Items listed in a dataset
----------------

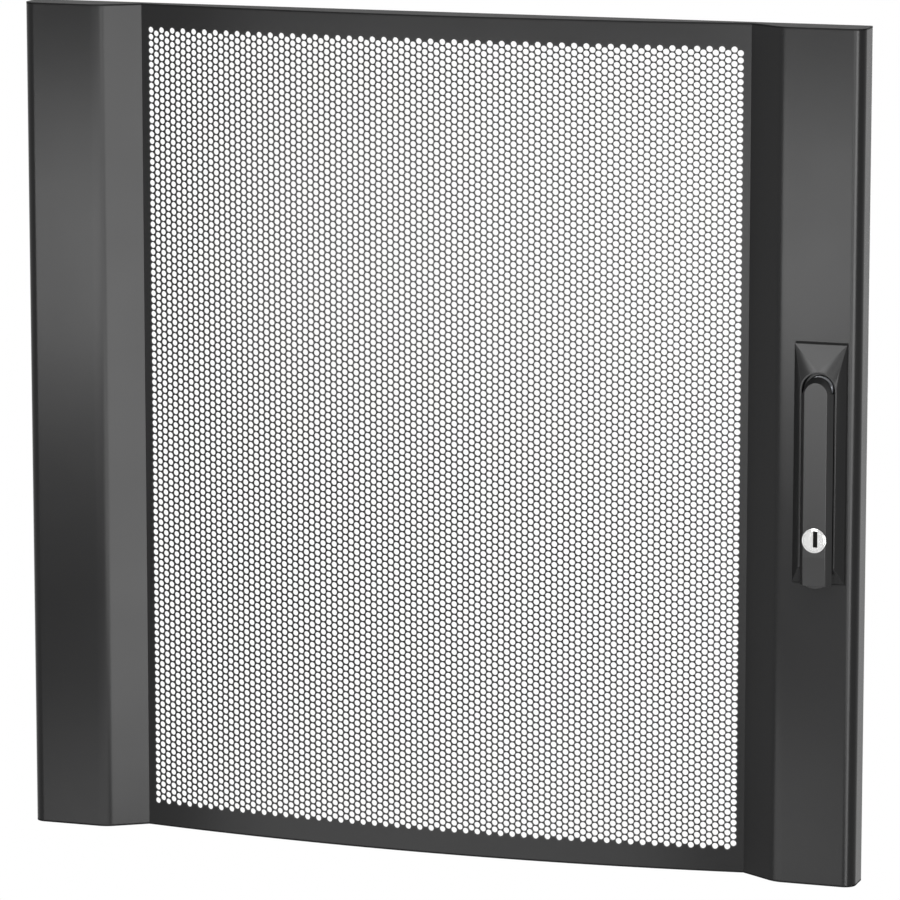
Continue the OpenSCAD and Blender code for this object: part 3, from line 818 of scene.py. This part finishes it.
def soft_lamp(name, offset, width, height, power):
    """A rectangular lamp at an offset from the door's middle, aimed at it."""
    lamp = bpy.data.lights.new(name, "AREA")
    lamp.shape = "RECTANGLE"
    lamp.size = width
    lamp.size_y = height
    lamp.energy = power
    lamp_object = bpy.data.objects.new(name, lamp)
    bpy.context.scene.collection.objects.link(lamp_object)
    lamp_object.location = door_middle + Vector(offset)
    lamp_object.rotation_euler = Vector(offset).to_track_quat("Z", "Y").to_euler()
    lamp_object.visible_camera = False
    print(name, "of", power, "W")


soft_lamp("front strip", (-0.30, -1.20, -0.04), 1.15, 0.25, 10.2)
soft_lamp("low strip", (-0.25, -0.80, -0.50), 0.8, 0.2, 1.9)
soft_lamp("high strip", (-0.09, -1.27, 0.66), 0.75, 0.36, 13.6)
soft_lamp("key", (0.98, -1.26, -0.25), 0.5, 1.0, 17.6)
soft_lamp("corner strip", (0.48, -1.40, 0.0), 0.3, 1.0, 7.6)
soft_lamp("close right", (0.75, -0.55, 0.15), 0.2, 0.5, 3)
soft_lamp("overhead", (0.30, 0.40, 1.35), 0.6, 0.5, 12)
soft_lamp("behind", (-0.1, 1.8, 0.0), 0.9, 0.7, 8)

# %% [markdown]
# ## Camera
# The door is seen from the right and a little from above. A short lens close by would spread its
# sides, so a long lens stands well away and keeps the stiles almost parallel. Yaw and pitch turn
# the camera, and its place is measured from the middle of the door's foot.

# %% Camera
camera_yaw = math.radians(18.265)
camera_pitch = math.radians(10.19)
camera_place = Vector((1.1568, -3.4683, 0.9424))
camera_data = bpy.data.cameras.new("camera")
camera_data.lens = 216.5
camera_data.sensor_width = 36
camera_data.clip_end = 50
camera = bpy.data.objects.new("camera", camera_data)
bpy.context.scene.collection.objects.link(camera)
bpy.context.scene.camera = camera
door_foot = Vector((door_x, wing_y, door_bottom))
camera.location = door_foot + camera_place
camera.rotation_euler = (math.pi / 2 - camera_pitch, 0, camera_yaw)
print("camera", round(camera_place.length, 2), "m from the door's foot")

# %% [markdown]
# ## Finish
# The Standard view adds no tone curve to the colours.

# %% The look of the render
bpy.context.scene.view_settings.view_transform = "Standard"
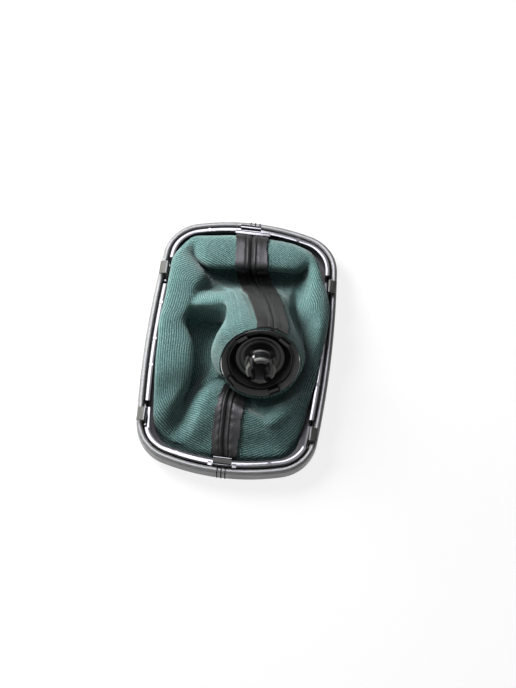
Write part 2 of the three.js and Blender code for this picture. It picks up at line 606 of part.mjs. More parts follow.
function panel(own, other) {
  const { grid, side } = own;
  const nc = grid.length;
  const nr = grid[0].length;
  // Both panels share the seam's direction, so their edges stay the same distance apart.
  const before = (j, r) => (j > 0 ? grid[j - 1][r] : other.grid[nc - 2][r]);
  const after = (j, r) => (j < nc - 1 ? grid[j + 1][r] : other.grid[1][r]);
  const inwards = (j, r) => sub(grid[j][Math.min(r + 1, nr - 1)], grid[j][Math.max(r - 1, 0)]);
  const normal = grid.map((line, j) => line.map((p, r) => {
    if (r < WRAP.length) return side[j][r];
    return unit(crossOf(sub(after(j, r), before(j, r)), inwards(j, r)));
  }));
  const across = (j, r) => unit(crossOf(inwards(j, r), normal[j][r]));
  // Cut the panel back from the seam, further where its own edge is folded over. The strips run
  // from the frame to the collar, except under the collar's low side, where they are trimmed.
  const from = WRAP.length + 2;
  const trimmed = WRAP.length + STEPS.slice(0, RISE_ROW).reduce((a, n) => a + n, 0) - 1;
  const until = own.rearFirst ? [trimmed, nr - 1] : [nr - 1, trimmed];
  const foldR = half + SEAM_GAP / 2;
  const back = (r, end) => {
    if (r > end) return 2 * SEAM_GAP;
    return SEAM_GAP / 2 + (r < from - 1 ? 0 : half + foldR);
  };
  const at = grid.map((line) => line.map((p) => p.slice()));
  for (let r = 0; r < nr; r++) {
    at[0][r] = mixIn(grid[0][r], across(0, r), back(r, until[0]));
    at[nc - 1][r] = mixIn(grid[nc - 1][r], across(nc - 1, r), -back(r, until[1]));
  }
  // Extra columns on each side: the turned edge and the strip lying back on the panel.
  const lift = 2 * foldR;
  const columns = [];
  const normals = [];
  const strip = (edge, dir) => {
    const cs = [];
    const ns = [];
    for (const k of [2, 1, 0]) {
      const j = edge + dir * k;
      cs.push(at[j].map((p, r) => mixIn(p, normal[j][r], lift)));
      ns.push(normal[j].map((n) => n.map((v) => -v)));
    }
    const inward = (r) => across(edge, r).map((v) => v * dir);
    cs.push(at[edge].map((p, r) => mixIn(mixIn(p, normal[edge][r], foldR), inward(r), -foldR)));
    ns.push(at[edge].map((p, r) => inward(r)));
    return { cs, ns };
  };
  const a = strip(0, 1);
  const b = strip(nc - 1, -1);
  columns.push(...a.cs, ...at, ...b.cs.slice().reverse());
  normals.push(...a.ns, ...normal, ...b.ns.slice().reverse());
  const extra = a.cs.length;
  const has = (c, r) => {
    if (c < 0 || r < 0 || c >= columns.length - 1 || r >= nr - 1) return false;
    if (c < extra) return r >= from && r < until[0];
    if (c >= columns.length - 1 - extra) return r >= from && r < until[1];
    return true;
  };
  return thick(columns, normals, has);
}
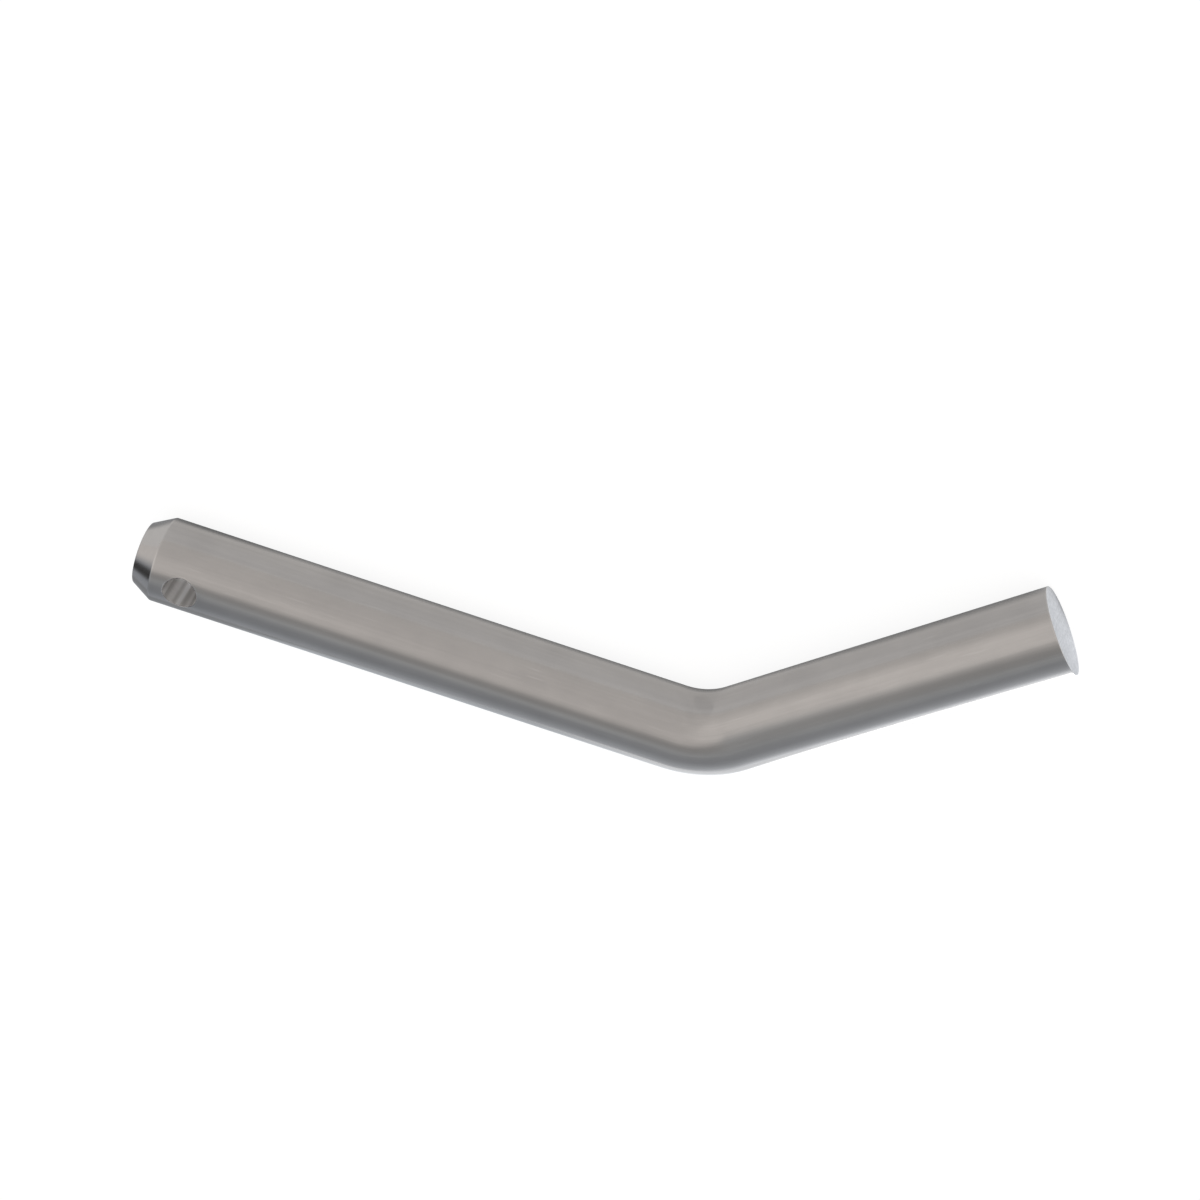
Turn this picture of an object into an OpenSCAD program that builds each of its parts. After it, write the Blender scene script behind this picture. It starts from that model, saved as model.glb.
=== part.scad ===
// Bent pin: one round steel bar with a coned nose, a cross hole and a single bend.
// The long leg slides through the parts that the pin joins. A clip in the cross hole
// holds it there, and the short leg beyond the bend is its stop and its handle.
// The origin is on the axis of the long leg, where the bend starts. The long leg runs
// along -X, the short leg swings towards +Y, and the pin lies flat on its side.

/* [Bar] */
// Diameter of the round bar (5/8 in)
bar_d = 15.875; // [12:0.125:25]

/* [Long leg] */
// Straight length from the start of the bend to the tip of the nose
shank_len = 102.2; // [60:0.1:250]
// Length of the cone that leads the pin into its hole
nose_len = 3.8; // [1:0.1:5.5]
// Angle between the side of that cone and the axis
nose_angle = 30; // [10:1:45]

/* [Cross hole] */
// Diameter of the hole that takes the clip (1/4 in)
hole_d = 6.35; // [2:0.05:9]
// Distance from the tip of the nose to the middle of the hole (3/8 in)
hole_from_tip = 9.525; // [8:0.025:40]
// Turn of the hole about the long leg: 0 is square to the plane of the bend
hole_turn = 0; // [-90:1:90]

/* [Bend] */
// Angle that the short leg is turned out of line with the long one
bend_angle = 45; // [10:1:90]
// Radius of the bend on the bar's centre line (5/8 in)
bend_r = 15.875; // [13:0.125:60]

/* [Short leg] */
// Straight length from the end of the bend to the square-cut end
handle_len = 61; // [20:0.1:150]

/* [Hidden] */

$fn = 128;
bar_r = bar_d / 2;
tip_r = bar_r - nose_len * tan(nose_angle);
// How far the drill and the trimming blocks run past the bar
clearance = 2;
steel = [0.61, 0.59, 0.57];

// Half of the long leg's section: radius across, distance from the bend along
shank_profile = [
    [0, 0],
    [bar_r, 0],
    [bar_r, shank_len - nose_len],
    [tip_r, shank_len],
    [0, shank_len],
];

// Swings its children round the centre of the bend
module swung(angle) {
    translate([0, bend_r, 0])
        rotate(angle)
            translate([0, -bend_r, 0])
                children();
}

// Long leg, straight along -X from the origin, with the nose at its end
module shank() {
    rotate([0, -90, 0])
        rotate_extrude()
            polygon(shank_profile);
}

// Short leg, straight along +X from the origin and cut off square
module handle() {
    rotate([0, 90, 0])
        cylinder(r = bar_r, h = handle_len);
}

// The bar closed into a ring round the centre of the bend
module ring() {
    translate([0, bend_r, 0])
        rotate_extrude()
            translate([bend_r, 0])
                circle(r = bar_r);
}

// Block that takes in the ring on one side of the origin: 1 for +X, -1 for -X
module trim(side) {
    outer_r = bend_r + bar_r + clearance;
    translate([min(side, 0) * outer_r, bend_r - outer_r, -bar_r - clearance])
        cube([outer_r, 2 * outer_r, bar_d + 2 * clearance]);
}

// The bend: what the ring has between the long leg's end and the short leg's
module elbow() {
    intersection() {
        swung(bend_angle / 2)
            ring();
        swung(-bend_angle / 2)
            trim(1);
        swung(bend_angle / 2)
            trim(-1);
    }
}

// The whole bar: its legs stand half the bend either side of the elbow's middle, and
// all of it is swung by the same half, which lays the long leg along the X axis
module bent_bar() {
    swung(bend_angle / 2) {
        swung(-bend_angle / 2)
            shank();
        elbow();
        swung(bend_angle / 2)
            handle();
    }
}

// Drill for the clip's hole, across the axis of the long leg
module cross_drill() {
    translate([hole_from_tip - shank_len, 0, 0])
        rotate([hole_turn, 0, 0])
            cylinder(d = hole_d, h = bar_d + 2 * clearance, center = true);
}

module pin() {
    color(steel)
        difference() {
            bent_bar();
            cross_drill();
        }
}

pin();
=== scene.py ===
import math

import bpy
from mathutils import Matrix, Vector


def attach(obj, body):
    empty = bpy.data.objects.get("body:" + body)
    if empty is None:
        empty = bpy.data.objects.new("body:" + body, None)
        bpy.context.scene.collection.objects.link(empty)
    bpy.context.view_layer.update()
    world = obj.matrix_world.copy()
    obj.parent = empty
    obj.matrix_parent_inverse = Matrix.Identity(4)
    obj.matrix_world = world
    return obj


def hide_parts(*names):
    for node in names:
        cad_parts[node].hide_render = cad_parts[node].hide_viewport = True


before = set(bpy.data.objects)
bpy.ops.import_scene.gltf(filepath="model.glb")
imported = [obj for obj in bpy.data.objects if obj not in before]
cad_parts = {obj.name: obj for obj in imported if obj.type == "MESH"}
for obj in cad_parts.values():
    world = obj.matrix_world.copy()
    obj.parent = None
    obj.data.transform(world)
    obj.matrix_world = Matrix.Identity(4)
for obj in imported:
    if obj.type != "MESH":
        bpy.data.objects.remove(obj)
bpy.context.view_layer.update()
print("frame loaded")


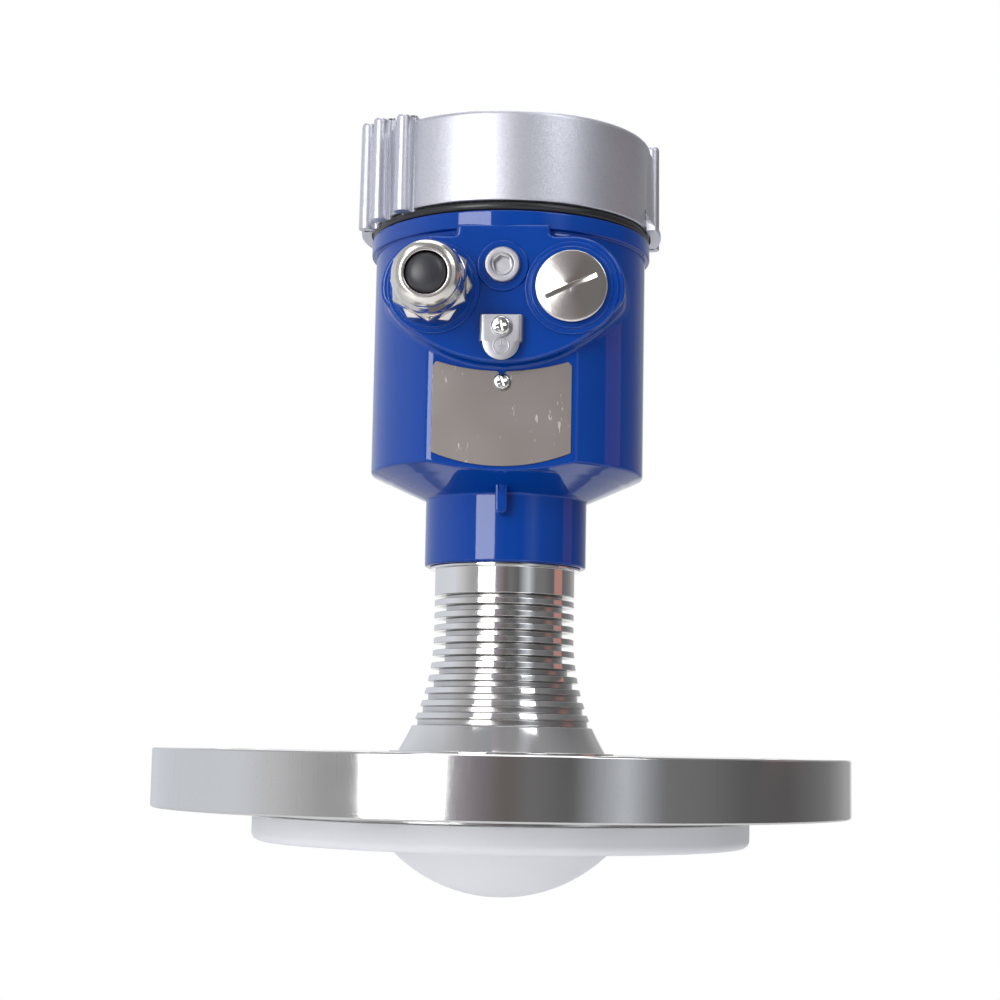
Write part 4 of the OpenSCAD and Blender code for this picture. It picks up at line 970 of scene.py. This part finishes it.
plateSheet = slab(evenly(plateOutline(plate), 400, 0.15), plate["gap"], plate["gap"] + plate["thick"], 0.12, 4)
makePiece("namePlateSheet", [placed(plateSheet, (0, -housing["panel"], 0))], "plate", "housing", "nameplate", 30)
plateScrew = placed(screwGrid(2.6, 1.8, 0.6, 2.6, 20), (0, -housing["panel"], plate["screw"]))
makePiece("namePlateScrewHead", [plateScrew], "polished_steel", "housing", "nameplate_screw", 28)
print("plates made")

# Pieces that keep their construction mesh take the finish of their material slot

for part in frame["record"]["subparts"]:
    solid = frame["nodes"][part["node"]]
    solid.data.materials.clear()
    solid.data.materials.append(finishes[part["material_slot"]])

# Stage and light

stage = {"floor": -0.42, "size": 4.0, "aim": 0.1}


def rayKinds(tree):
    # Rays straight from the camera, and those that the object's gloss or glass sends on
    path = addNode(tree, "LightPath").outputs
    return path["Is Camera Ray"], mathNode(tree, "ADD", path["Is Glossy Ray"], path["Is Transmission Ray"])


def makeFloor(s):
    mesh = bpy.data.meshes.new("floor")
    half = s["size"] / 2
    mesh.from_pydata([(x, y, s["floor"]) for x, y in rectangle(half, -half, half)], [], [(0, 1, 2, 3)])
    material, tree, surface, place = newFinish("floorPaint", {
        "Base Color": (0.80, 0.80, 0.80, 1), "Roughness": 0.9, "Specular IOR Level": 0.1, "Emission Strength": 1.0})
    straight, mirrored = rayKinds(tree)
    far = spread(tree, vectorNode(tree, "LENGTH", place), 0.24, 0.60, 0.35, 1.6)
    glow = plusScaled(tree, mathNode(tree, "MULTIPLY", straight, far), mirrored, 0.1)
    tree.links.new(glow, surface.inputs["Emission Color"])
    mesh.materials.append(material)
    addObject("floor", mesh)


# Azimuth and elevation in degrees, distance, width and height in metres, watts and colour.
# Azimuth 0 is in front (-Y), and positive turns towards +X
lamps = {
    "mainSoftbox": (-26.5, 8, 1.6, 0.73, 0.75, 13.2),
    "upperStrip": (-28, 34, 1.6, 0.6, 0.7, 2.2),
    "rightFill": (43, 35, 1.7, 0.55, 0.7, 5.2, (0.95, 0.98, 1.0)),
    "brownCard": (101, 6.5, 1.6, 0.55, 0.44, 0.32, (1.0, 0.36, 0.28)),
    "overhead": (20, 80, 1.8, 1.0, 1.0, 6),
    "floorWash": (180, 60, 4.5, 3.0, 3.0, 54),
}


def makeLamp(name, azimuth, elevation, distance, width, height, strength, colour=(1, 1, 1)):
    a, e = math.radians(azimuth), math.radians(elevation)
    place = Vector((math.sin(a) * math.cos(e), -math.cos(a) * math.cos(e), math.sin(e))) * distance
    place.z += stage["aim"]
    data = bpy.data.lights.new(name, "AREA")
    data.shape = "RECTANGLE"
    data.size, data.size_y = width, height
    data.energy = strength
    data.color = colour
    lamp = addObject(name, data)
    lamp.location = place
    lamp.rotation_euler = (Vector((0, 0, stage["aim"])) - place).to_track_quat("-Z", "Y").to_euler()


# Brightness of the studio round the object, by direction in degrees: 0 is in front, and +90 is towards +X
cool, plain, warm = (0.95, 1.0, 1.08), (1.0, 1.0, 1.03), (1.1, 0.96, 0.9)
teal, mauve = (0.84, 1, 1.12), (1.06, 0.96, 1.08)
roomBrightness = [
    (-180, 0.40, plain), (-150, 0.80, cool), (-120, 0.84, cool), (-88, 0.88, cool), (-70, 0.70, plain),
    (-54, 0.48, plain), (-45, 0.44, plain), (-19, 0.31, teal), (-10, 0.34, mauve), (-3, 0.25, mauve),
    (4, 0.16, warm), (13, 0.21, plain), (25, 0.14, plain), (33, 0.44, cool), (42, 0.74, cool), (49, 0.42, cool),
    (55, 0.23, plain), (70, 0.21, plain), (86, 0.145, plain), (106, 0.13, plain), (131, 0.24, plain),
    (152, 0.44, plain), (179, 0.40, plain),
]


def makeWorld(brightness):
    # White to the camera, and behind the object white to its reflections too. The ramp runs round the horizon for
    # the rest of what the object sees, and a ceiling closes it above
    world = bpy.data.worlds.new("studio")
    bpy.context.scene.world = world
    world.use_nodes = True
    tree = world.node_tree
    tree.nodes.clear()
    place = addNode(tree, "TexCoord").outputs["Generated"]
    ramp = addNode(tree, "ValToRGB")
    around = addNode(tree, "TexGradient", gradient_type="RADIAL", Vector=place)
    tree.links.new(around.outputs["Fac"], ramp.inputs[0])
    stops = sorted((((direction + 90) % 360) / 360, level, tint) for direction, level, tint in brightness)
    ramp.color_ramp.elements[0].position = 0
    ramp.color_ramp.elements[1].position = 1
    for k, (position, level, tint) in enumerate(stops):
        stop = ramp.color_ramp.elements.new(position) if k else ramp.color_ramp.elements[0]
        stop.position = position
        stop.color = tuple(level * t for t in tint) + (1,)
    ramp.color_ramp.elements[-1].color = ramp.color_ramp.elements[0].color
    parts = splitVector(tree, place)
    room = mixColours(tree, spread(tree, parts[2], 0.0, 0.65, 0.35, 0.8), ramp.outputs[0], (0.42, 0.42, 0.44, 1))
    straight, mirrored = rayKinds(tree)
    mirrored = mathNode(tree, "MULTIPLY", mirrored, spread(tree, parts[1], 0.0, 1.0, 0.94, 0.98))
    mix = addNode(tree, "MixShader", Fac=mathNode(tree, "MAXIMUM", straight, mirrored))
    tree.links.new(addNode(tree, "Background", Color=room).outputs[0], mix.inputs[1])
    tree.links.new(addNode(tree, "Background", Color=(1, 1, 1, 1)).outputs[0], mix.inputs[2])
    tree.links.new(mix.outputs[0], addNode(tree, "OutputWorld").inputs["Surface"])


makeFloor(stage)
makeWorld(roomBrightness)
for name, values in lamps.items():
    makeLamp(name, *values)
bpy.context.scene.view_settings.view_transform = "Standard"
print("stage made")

----------------

§ **WHAT NEEDS TO BE DONE**
Extract all lines containing the word "each".

§ **FINISHED ANSWER**
  // Extra columns on each side: the turned edge and the strip lying back on the panel.
Turn this picture of an object into an OpenSCAD program that builds each of its parts. After it, write the Blender scene script behind this picture. It starts from that model, saved as model.glb.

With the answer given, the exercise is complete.